La soberbia: ese borrón sin cuenta nueva

No es difícil escrutar pecados ajenos cuando la desunión o el desafecto nos separan del reo de nuestro peor o mejor fundamentado comentario crítico. Así pulula la humanidad por los subterráneos de las relaciones personales: royendo a quemarropa las alcantarillas de la murmuración cuando ningún epígrafe sentimental nos une al objeto de nuestros (furibundos) estoques verbales. Gajes del oficio sin beneficio del temperamento nacional de esta España cainita por naturaleza.

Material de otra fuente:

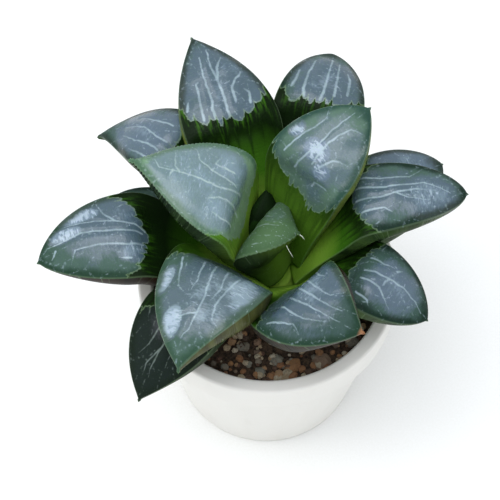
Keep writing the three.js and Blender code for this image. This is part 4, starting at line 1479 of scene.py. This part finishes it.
@dataclass
class Soil:
    """A gritty mix: a bed of peat with crushed stone strewn over it."""

    top: float = 39.0
    rise: float = 1.2  # how much the soil rises towards the stock
    large_grains: int = 40
    small: float = 1.1
    large: float = 2.4
    clear: float = 10.0  # the large grains keep this far from the pot's axis
    fine_grains: int = 900
    fine_size: Point = (0.35, 1.15)
    sides: int = 96
    rings: int = 60
    lumps: Point = (0.35, 5.0)  # height and spacing of the lumps in the bed
    crumbs: Point = (0.2, 1.6)  # height and spacing of the crumbs on it
    sunk: float = 0.25  # how far the middle of the crumbs lies below the surface

    def build(self) -> None:
        """Makes the bed and the grains on it."""
        self.build_bed()
        self.build_grains()

    def surface(self, radius: float) -> float:
        """The height of the soil at a distance from the pot's axis."""
        return self.top + self.rise * (1 - radius / (inner_radius(self.top) - GAP))

    def build_bed(self) -> None:
        """Makes the bed: the filled inside of the pot, with a crumbly top."""
        lowest = POT_FLOOR + GAP
        edge = inner_radius(self.top) - GAP
        shoulder = POT_HEIGHT - RIM_BAND
        wall = [(0.0, lowest), (inner_radius(lowest) - GAP, lowest), (inner_radius(shoulder) - GAP, shoulder)]
        top = [(radius, self.surface(radius)) for radius in np.linspace(edge, 0, self.rings + 1)]
        points, faces = turned(wall + top, self.sides)
        x, y, z = points.T
        on_top = (z > shoulder + 0.5) & (np.hypot(x, y) < edge - 0.3)
        lumps = self.lumps[0] * Waves(3, self.lumps[1]).at(x, y)
        crumbs = self.crumbs[0] * Waves(4, self.crumbs[1], 12).at(x, y)
        points[on_top, 2] += (lumps + crumbs)[on_top] - self.sunk
        piece = as_mesh("soil_bed", points, faces)
        piece.data.materials.append(PeatFinish().build())
        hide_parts("soil")
        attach(piece, BODY)
        LOG.info("%s", piece.name)

    def build_grains(self) -> None:
        """Makes the grains: the large ones where the solid has them, and fine ones between them."""
        shape = self.boulder()
        draw = np.random.default_rng(21)
        golden = math.pi * (3 - math.sqrt(5))
        edge = inner_radius(self.top) - GAP
        places = []
        step = seeded(7)
        for i in range(self.large_grains):
            size = self.small + (self.large - self.small) * next(step)
            radius = self.clear + (edge - self.large - self.clear) * math.sqrt((i + 0.5) / self.large_grains)
            angle = i * golden + 0.3 * next(step)
            tip, turn = next(step), next(step)
            places.append((radius, angle, size, math.pi * tip, math.pi * turn, 0.2))
        for _ in range(self.fine_grains):
            size = draw.uniform(*self.fine_size)
            radius = (edge - size) * math.sqrt(draw.uniform(0.04, 1))
            places.append((radius, draw.uniform(0, 2 * math.pi), size, *draw.uniform(0, math.pi, 2), -0.1))
        points, faces, stone = [], [], []
        for radius, angle, size, tip, turn, sunk in places:
            rough = shape[0] * (1 + 0.2 * draw.standard_normal((len(shape[0]), 1)).clip(-1, 0.6))
            stretched = rough * draw.uniform(0.75, 1.0, 3) * size
            ct, st, cr, sr = math.cos(tip), math.sin(tip), math.cos(turn), math.sin(turn)
            tipped = stretched @ np.array([[1, 0, 0], [0, ct, -st], [0, st, ct]]).T
            spun = tipped @ np.array([[cr, -sr, 0], [sr, cr, 0], [0, 0, 1]]).T * (1, 1, 0.8)
            centre = (radius * math.cos(angle), radius * math.sin(angle), self.surface(radius) - sunk * size)
            faces += [tuple(k + len(points) * len(shape[0]) for k in face) for face in shape[1]]
            points.append(spun + centre)
            stone.append(np.full(len(shape[0]), draw.uniform()))
        piece = as_mesh("soil_grit", np.concatenate(points), faces)
        piece.data.polygons.foreach_set("use_smooth", np.zeros(len(piece.data.polygons), bool))
        keep(piece, "stone", np.concatenate(stone))
        piece.data.materials.append(GritFinish().build())
        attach(piece, BODY)
        LOG.info("%s: %d grains", piece.name, len(places))

    @staticmethod
    def boulder() -> tuple[np.ndarray, list[tuple[int, ...]]]:
        """A rounded twenty-sided grain divided once: its points at radius 1, and its faces."""
        ball = bpy.data.meshes.new("grain")
        work = bmesh.new()
        bmesh.ops.create_icosphere(work, subdivisions=2, radius=1)
        work.to_mesh(ball)
        work.free()
        points = np.array([v.co for v in ball.vertices])
        faces = [tuple(p.vertices) for p in ball.polygons]
        bpy.data.meshes.remove(ball)
        return points, faces


def seeded(seed: int) -> Iterator[float]:
    """Draws numbers between 0 and 1, the same ones as the part's source.

    Args:
        seed: start of the row.

    Yields:
        The next draw.
    """
    state = seed
    while True:
        state = (state * 1664525 + 1013904223) % 4294967296
        yield state / 4294967296


@dataclass
class Pot:
    """A small round moulded pot with a deep rim band and four drainage holes."""

    sides: int = 160
    drain_holes: int = 4
    drain_radius: float = 2.5
    drain_circle: float = 14.0
    drain_sides: int = 48
    step: float = 1.5  # largest distance between two rings
    sharp: float = 40.0  # edges that turn more than this stay sharp

    def build(self) -> None:
        """Makes the pot."""
        wall_top = POT_HEIGHT - RIM_BAND
        inner = inner_radius(POT_HEIGHT)
        outline = rounded((
            (0, 0, 0),
            (BASE_RADIUS, 0, 1.0),
            (RIM_RADIUS - RIM_STEP, wall_top, 0.4),
            (RIM_RADIUS, wall_top, 0.6),
            (RIM_RADIUS, POT_HEIGHT, 0.8),
            (inner, POT_HEIGHT, 0.8),
            (inner, wall_top, 1.5),
            (inner_radius(POT_FLOOR), POT_FLOOR, 1.2),
            (0, POT_FLOOR, 0),
        ))
        points, faces = turned(along(outline, self.step), self.sides)
        pot = as_mesh("moulded_pot", points, faces)
        self.drill(pot)
        pot.data.set_sharp_from_angle(angle=math.radians(self.sharp))
        pot.data.materials.append(PotFinish().build())
        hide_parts("pot")
        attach(pot, BODY)
        LOG.info("%s: %d faces", pot.name, len(pot.data.polygons))

    def drill(self, pot: bpy.types.Object) -> None:
        """Cuts the drainage holes through the pot's floor."""
        reach, radius = 2 * POT_FLOOR, self.drain_radius
        rod, faces = turned(((0, -reach), (radius, -reach), (radius, reach), (0, reach)), self.drain_sides)
        for i in range(self.drain_holes):
            angle = 2 * math.pi * (i + 0.5) / self.drain_holes
            points = rod + (self.drain_circle * math.cos(angle), self.drain_circle * math.sin(angle), 0)
            drill = as_mesh("drill", points, faces)
            cut = pot.modifiers.new("drain", "BOOLEAN")
            cut.operation = "DIFFERENCE"
            cut.object = drill
            cut.solver = "EXACT"
            depsgraph = bpy.context.evaluated_depsgraph_get()
            cut_mesh = bpy.data.meshes.new_from_object(pot.evaluated_get(depsgraph))
            pot.modifiers.clear()
            pot.data = cut_mesh
            bpy.data.objects.remove(drill)


# ---- Studio ----


@dataclass(frozen=True)
class Lamp:
    """A rectangular light that faces the crown."""

    name: str
    towards: Place  # direction from the crown
    reach: float  # distance from the crown, in metres
    size: Point  # in metres
    power: float  # in watts
    colour: str

    def build(self) -> None:
        """Makes the light."""
        lamp = bpy.data.lights.new(self.name, "AREA")
        lamp.shape = "RECTANGLE"
        lamp.size, lamp.size_y = self.size
        lamp.energy = self.power
        lamp.color = linear(self.colour)[:3]
        direction = Vector(self.towards).normalized()
        holder = bpy.data.objects.new(self.name, lamp)
        holder.location = Vector((0, 0, CROWN * MM)) + direction * self.reach
        holder.rotation_euler = direction.to_track_quat("Z", "Y").to_euler()
        bpy.context.scene.collection.objects.link(holder)


@dataclass
class Studio:
    """A plain pale floor, soft daylight from above and from the left, and a camera that looks down."""

    floor_reach: float = 1500.0
    floor_depth: float = 2.0
    lamps: Sequence[Lamp] = (
        Lamp("window_light", (-0.15, -0.1, 0.98), 1.1, (1.0, 0.8), 8.0, "#f4f8ff"),
        Lamp("side_light", (-0.75, -0.1, 0.65), 1.2, (0.5, 0.7), 2.2, "#fbf9f4"),
    )
    fill_colour: str = "#f4f7fb"
    fill_strength: float = 0.8
    elevation: float = 60.0
    distance: float = 350.0
    focal_length: float = 110.9
    sensor_width: float = 36.0
    clip_start: float = 0.01  # in metres
    crown_offset: Point = (4.09, -2.73)  # of the crown from the picture's middle: right, up

    def build(self) -> None:
        """Makes the floor, the lights and the camera."""
        self.build_floor()
        for lamp in self.lamps:
            lamp.build()
        self.build_fill()
        self.build_camera()

    def build_floor(self) -> None:
        """Makes the floor as a wide flat sheet with its top at height 0."""
        reach, square = self.floor_reach, ((-1, -1), (1, -1), (1, 1), (-1, 1))
        corners = [(x * reach, y * reach, z) for z in (-self.floor_depth, 0) for x, y in square]
        faces = [(3, 2, 1, 0), (4, 5, 6, 7)] + [(i, (i + 1) % 4, (i + 1) % 4 + 4, i + 4) for i in range(4)]
        floor = as_mesh("floor", np.array(corners), faces)
        floor.data.polygons.foreach_set("use_smooth", np.zeros(len(faces), bool))
        floor.data.materials.append(PaperFinish().build())

    def build_fill(self) -> None:
        """Makes the even light that comes from all round."""
        world = bpy.data.worlds.new("even_fill")
        world.use_nodes = True
        background = world.node_tree.nodes["Background"]
        background.inputs["Color"].default_value = linear(self.fill_colour)
        background.inputs["Strength"].default_value = self.fill_strength
        bpy.context.scene.world = world

    def build_camera(self) -> None:
        """Places the camera so that the crown falls where the photograph has it."""
        rise = math.radians(self.elevation)
        forward = Vector((0, math.cos(rise), -math.sin(rise)))
        up = Vector((0, math.sin(rise), math.cos(rise)))
        right, upward = self.crown_offset
        middle = Vector((0, 0, CROWN)) - Vector((right, 0, 0)) - up * upward
        lens = bpy.data.cameras.new("camera")
        lens.lens = self.focal_length
        lens.sensor_width = self.sensor_width
        lens.clip_start = self.clip_start
        camera = bpy.data.objects.new("camera", lens)
        camera.location = (middle - forward * self.distance) * MM
        camera.rotation_euler = (-forward).to_track_quat("Z", "Y").to_euler()
        bpy.context.scene.collection.objects.link(camera)
        bpy.context.scene.camera = camera


def main() -> None:
    """Builds the plant from the crown down, then the studio round it."""
    logging.basicConfig(level=logging.INFO, format="%(name)s: %(message)s")
    Studio().build()
    Rosette().build()
    Stock().build()
    Soil().build()
    Pot().build()
    bpy.context.scene.view_settings.view_transform = "Standard"


if __name__ == "__main__":
    main()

La cosa se complica cuando el error, el desafuero, el delirio psicológico, el patinazo apenas inadvertido, lo apreciamos en una persona querida o queridísima. ¿Cómo actuar entonces si el equivocado anda preso –inconscientemente además- de los barrotes de la soberbia? Mala gestión, preclaro Watson. Observo a diario cómo la soberbia carcome inclementemente la actitud de gente de bien. Constituye la debilidad del yo –Narcisismo a la palestra- y la fortaleza del diablo Cojuelo que anida encima de nuestras seseras. Me echo a temblar –como un inculpado a punto del estruendo de su silla eléctrica- cuando la soberbia (ese borrón sin cuenta nueva) hace acto de presencia en personas de la tercera edad. La experiencia es un grado apto para el triunfo de la nobleza sobre las tentaciones del orgullo, sobre las indicaciones de la arrogancia, sobre las indagaciones de la altivez. Entrar al trapo de la jactancia a las alturas del último tramo de nuestra existencia equivale a desechar el caudal de aprendizajes acumulado en las alforjas de la biografía propia. Es lástima que mentes aparentemente ilustradas –en el bachiller de la calle o en la retina de quien viene de vueltas de las coles de las mil batallas de una densa trayectoria vital- resbalen en el soliloquio, en el galimatías y en el delirio de la soberbia. Nuestros mayores no pueden permitirse tamaño dislate. Sencillamente sea por respeto a sus sucesores. ¡Que cunda –a diestra y siniestra- el ejemplo!